The Prayer for Relief then is principally for damages for breach of contract, and interest and costs: Prayers for Relief A - C.
The defendant has not yet filed a defence.
The application by chamber summons filed 26 July 2023
The plaintiff seeks summary judgment 'for breach of contract as set out in pars 14.1 to 14.5' of the ASOC.
The plaintiff relies on the affidavits of:
1.Darrell Paul Girgenti made 26 July 2023 with attachments DPG-1 - DPG4 (First Girgenti Affidavit);
2.Darren Ashley Hardy made 26 July 2023 with attachments DAH-1 - DAH9;
3.Mr Girgenti made 10 November 2023 with attachments DPG-5 - DPG-22 (Second Girgenti Affidavit).
The defendant relies on the affidavits of:
1.Jeffrey Wallace Rooney made 12 October 2023 with attachments JR-1 - JR20; and
2.Jared Denis Wiencke made 27 October 2023 with attachments JW-1 and JW-2.
The principles to be applied
As the Court of Appeal said in Sutton Investments Pty Ltd v Realistic Investments Pty Ltd [2017] WASCA 14 [24], the principles to be applied on an application for summary judgment are well established:[1]

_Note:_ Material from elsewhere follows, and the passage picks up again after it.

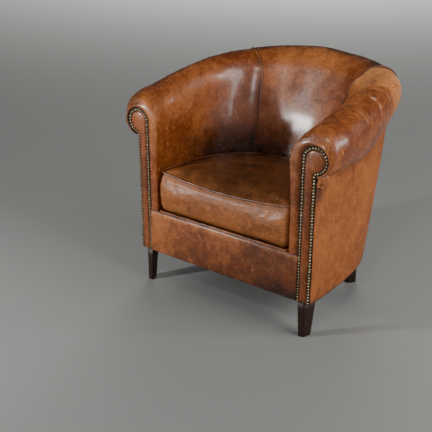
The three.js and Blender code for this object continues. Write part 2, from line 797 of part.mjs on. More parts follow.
function addSeat() {
  const railBack = leather + gap + frontRailThickness + gap;
  strapsAcross.forEach((x, i) => {
    const inside = outlineRadius(outsideHalfWidest, outsideDepth, outsideSquareness, Math.PI / 2 - Math.atan2(Math.abs(x), outsideDepth));
    const end = straightRun + Math.sqrt(inside ** 2 - x ** 2) - seatRailWidth + 4;
    const first = i % 2 ? -1 : 1;
    const geometry = strap(railBack, end, strapsAlong, first, (y, across, z) => new THREE.Vector3(x + across, y, z));
    addPiece("seat_strap_front_back_" + (i + 1), geometry, "webbing");
  });
  strapsAlong.forEach((y, i) => {
    const back = Math.max(0, y + strapWidth / 2 - straightRun) / outsideDepth;
    const half = outsideHalfWidest * (1 - back ** outsideSquareness) ** (1 / outsideSquareness) - seatRailWidth + 4;
    const first = i % 2 ? 1 : -1;
    const geometry = strap(-half, half, strapsAcross, first, (x, across, z) => new THREE.Vector3(x, y + across, z));
    addPiece("seat_strap_side_" + (i + 1), geometry, "webbing");
  });
  const strapTop = seatRailTop + gap + 2 * weave + strapThickness + gap;
  const plan = insidePlan(1, 1, railBack + 1, 6);
  addPiece("seat_stuffing", slab(plan, strapTop, deckHeight - leather - gap), "stuffing");
  const platform = insidePlan(1, 1, 6, 6);
  addPiece("seat_platform_cover", slab(platform, deckHeight - leather, deckHeight), "seat");
}

// Cushion: a boxed cushion with a crowned top and a welt on each edge

// One ring of the cushion: its inset at the sides and rear, its inset at the front, and its height
function cushionRing(insetBy, frontInset, z, squeeze = 1) {
  const plan = insidePlan(cushionSide + insetBy, cushionRear + insetBy, cushionFront + frontInset, cushionCorner);
  return plan.map((p) => new THREE.Vector3(p.x * squeeze, cushionMiddle + (p.y - cushionMiddle) * squeeze, z));
}

// The front sags in its middle and rises to an ear at each corner, and the rear is level
function frontSag(ring, amount) {
  const front = cushionFront + cushionNose;
  return ring.map((p) => {
    const corner = Math.min(1, Math.abs(p.x) / insideHalfWidth) ** 2;
    const near = 1 - smooth(front, cushionMiddle + insideDepth * 0.3, p.y);
    return new THREE.Vector3(p.x, p.y, p.z + amount * near * (corner * (cushionSag + cushionEar) - cushionSag));
  });
}

function addCushion() {
  const bottom = deckHeight + gap;
  const edge = seatHeight + 2;
  const depth = edge - bottom;
  const side = cushionSwell;
  const nose = cushionNose;
  const rings = [
    cushionRing(20, 20, bottom),
    cushionRing(side, 8, bottom + depth * 0.04),
    cushionRing(2, 2, bottom + depth * 0.2),
    cushionRing(0, 0, bottom + depth * 0.45),
    frontSag(cushionRing(1, 2, bottom + depth * 0.7), 0.5),
    frontSag(cushionRing(side * 0.6, nose * 0.45, bottom + depth * 0.9), 0.9),
    frontSag(cushionRing(side, nose - 2, edge - 3), 1),
    frontSag(cushionRing(side + 8, nose + 8, edge + 1), 1),
    frontSag(cushionRing(side, nose, edge + cushionCrown * 0.55, 0.8), 0.9),
    frontSag(cushionRing(side, nose, edge + cushionCrown * 0.9, 0.5), 0.7),
    frontSag(cushionRing(side, nose, edge + cushionCrown, 0.2), 0.6),
  ];
  const flat = rings[0].map((p) => new THREE.Vector2(p.x, p.y));
  addPiece("seat_cushion", loft(rings, flat), "seat");
  const topWelt = frontSag(cushionRing(side - 1, nose - 1, edge + weltRadius - 2.8), 1);
  const bottomWelt = cushionRing(side - weltRadius, 5, bottom + weltRadius + gap);
  addPiece("seat_cushion_top_welt", ringWelt(topWelt), "welt");
  addPiece("seat_cushion_bottom_welt", ringWelt(bottomWelt), "welt");
}

// A welt round a closed ring of points
function ringWelt(points) {
  const count = points.length;
  const rings = points.map((point, i) => {
    const along = points[(i + 1) % count].clone().sub(points[(i + count - 1) % count]).normalize();
    const up = new THREE.Vector3(0, 0, 1);
    const side = along.clone().cross(up).normalize();
    const top = side.clone().cross(along);
    return Array.from({ length: 5 }, (_, k) => {
      const angle = (2 * Math.PI * k) / 5;
      const offset = side.clone().multiplyScalar(Math.cos(angle)).addScaledVector(top, Math.sin(angle));
      return point.clone().addScaledVector(offset, weltRadius - gap);
    });
  });
  const all = rings.flat();
  const faces = [];
  for (let i = 0; i < count; i++) {
    const next = ((i + 1) % count) * 5;
    for (let k = 0; k < 5; k++) {
      const across = (k + 1) % 5;
      faces.push(...quad(i * 5 + k, i * 5 + across, next + across, next + k));
    }
  }
  return geometryFrom(all, faces);
}

// Legs

function rectangle([width, depth], [x, y], z, turn) {
  const corners = [
    [-1, -1],
    [1, -1],
    [1, 1],
    [-1, 1],
  ];
  return corners.map(([i, j]) => {
    const corner = new THREE.Vector2((i * width) / 2, (j * depth) / 2).rotateAround(new THREE.Vector2(), turn);
    return new THREE.Vector3(x + corner.x, y + corner.y, z);
  });
}

function flatOf(ring) {
  return ring.map((p) => new THREE.Vector2(p.x, p.y));
}

// Middle of the right rear leg, a distance behind its top
function rearLegPlace(back) {
  const radius = outlineRadius(outsideHalfWidest, outsideDepth, outsideSquareness, rearLegAngle) - rearLegInset;
  return [radius * Math.cos(rearLegAngle), straightRun + radius * Math.sin(rearLegAngle) + back];
}

function addLegs() {
  const corners = (outline, z) => outline.map(([x, y]) => new THREE.Vector3(outsideHalfFront + x, y, z));
  const front = [corners(frontLegFoot, 0), corners(frontLegTop, underside + dustCloth)];
  addPair("front_leg", loft(front, flatOf(front[0]), flatOf(front[1])), "legWood");
  const rear = [0, 0.35, 0.7, 1].map((share) => {
    const width = THREE.MathUtils.lerp(rearLegFoot[0], rearLegTop[0], share);
    const depth = THREE.MathUtils.lerp(rearLegFoot[1], rearLegTop[1], share);
    const back = rearLegRake * (1 - share) ** 1.6;
    return rectangle([width, depth], rearLegPlace(back), (underside + dustCloth) * share, rearLegTurn);
  });
  addPair("rear_leg", loft(rear, flatOf(rear[0]), flatOf(rear[3])), "legWood");
}

// Cloth under the seat, cut away round the legs

function addDustCloth() {
  const steps = 24;
  const edge = leather + backing + 4;
  const legBack = Math.max(...frontLegTop.map(([, y]) => y)) + 8;
  const legInside = outsideHalfFront + Math.min(...frontLegTop.map(([x]) => x)) - 8;
  const from = halfLength - legBack;
  const outline = [new THREE.Vector2(-legInside, boardBack), new THREE.Vector2(-legInside, legBack)];
  for (const station of stationsBetween(-from, from, steps)) {
    outline.push(new THREE.Vector2(station.x - edge * station.outX, station.y - edge * station.outY));
  }
  outline.push(new THREE.Vector2(legInside, legBack), new THREE.Vector2(legInside, boardBack));
  const wide = rearLegTop.map((size) => size + 4);
  const rings = [underside - 5, underside + 5].map((z) => rectangle(wide, rearLegPlace(0), z, rearLegTurn));
  const tool = loft(rings, flatOf(rings[0]));
  const cloth = slab(outline, underside, underside + dustCloth);
  addPiece("dust_cloth", cutAway(cloth, [tool, mirrored(tool)]), "cloth");
}

addSeatRails();
addFrontCornerBlocks();
addRearCornerBlocks();
addTopRails();
addPosts();
addLiningsAndPadding();
addInsideCovers();
addInsideSeamWelts();
addOutside();
addFacings();
addFrontBorder();
addSeat();
addCushion();
addLegs();
addDustCloth();

// The origin goes under the middle of the chair
const extent = new THREE.Box3().setFromObject(chair);
const middle = extent.getCenter(new THREE.Vector3());
chair.children.forEach((mesh) => mesh.position.set(-middle.x, -middle.y, -extent.min.z));

export default chair;
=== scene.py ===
# %% [markdown]
# # Worn club chair
# The frame holds the chair as plain solids: the wooden frame, the stuffing, the leather panels, the cushion
# and the legs. This script dresses it. Every visible panel is worked out again as a dense, soft surface
# from the same few measures as the solids, so that each one lies where the frame says.

# %% Load the frame
import json
import math

import bmesh
import bpy
import numpy as np
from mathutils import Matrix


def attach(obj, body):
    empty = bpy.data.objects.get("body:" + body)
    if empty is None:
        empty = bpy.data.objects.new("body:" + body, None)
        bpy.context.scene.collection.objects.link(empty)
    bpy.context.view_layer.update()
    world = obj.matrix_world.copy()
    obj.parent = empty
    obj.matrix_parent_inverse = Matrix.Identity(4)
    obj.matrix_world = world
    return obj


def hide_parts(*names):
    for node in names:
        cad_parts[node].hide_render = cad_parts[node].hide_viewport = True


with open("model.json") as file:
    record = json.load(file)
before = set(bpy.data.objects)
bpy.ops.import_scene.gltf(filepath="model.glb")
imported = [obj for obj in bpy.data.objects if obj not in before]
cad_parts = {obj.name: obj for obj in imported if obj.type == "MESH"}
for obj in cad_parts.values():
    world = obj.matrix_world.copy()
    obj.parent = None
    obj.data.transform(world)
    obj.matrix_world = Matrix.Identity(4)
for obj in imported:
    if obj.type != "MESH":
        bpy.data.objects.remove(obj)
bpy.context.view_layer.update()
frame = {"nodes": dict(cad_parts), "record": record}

# %% [markdown]
# ## Camera
# The photograph looks down at the chair from its right front corner. A camera was solved from the chair's
# upright and level lines, so it is set by numbers. Blender's angles turn it about X first, then about Z.

# %% Camera
camera_data = bpy.data.cameras.new("camera")
camera_data.sensor_width = 36.0
camera_data.lens = 63.57
camera = bpy.data.objects.new("camera", camera_data)
bpy.context.scene.collection.objects.link(camera)
camera.location = (1.338, -2.0555, 1.249)
camera.rotation_euler = (math.radians(67.07), 0.0, math.radians(37.93))
bpy.context.scene.camera = camera
print("camera at", tuple(camera.location))

# %% [markdown]
# ## Measures
# These are the chair's measures in metres, with y = 0 at the facings. Each piece is worked out on the right
# side. Its last step mirrors it if it belongs to the left, and moves it by `shift_y`, which puts the origin
# under the middle of the chair.

# %% Measures
shift_y = -0.3195
both_sides = ((1, "right"), (-1, "left"))
outside_half_front, outside_half_widest, outside_depth, outside_squareness = 0.333, 0.341, 0.462, 3.0
inside_half_width, inside_depth, inside_squareness = 0.261, 0.308, 2.6
straight_run, mean_radius, seam_angle = 0.089, 0.430, math.radians(63)
underside, deck_height, seat_height = 0.120, 0.272, 0.405
arm_top, back_top, rise_exponent = 0.654, 0.760, 1.39
neck_front, neck_back, flare_back = 0.525, 0.640, 0.046
facing_inner, facing_outer = 0.2955, 0.331
scroll_x, scroll_z, scroll_radius, neck_fillet = 0.332, 0.571, 0.0365, 0.012
leather, half_gap = 0.0025, 0.0006
half_length = straight_run + math.pi / 2 * mean_radius
seam_run = straight_run + seam_angle * mean_radius
print("half the tub is", round(half_length, 3), "m long, the seam is at", round(seam_run, 3))

# %% [markdown]
# ## Surfaces on a grid
# A leather panel is a sheet of points with two parameters: one along the tub and one round its section.
# Whole arrays of points are worked out at once, from a few curves that rise or swell smoothly. Soft dents
# come from a smooth lattice noise that always gives the same numbers.


# %% Curves and noise
def ease(low, high, value):
    """Goes from 0 at low to 1 at high along the curve 3s^2 - 2s^3."""
    s = np.clip((value - low) / (high - low), 0, 1)
    return s * s * (3 - 2 * s)


def hump(value, middle, width):
    """1 at the middle, falling off to both sides along exp(-s^2), where s counts widths."""
    return np.exp(-(((value - middle) / width) ** 2))


class CubicHermite:
    """A smooth curve through the given knots."""

    def __init__(self, places, values):
        self.places, self.values = np.array(places, dtype=float), np.array(values, dtype=float)
        self.slopes = np.gradient(self.values, self.places)

    def __call__(self, at):
        k = np.clip(np.searchsorted(self.places, at) - 1, 0, len(self.places) - 2)
        width = self.places[k + 1] - self.places[k]
        s = (at - self.places[k]) / width
        rise = self.values[k] * (1 + 2 * s) * (1 - s) ** 2 + self.values[k + 1] * s**2 * (3 - 2 * s)
        return rise + width * (self.slopes[k] * s * (1 - s) ** 2 - self.slopes[k + 1] * s**2 * (1 - s))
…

Summary judgment will be granted only when there is no real question to be tried. The power to order summary judgment is one that should be exercised with great care. It is only in the clearest of cases, when there is a high degree of certainty about the ultimate outcome of the proceedings that went to trial, that summary judgment ought properly be granted. (case citations have been omitted)
[1] See also Pisano v South Metropolitan Health Service [2023] WASCA 80 [52].
The authorities are plain that it is not for the Court to resolve contested questions of fact in a summary judgment application. The Court in Sutton Investments described whether the defendant had 'an arguable defence' as not being 'a high threshold': [26].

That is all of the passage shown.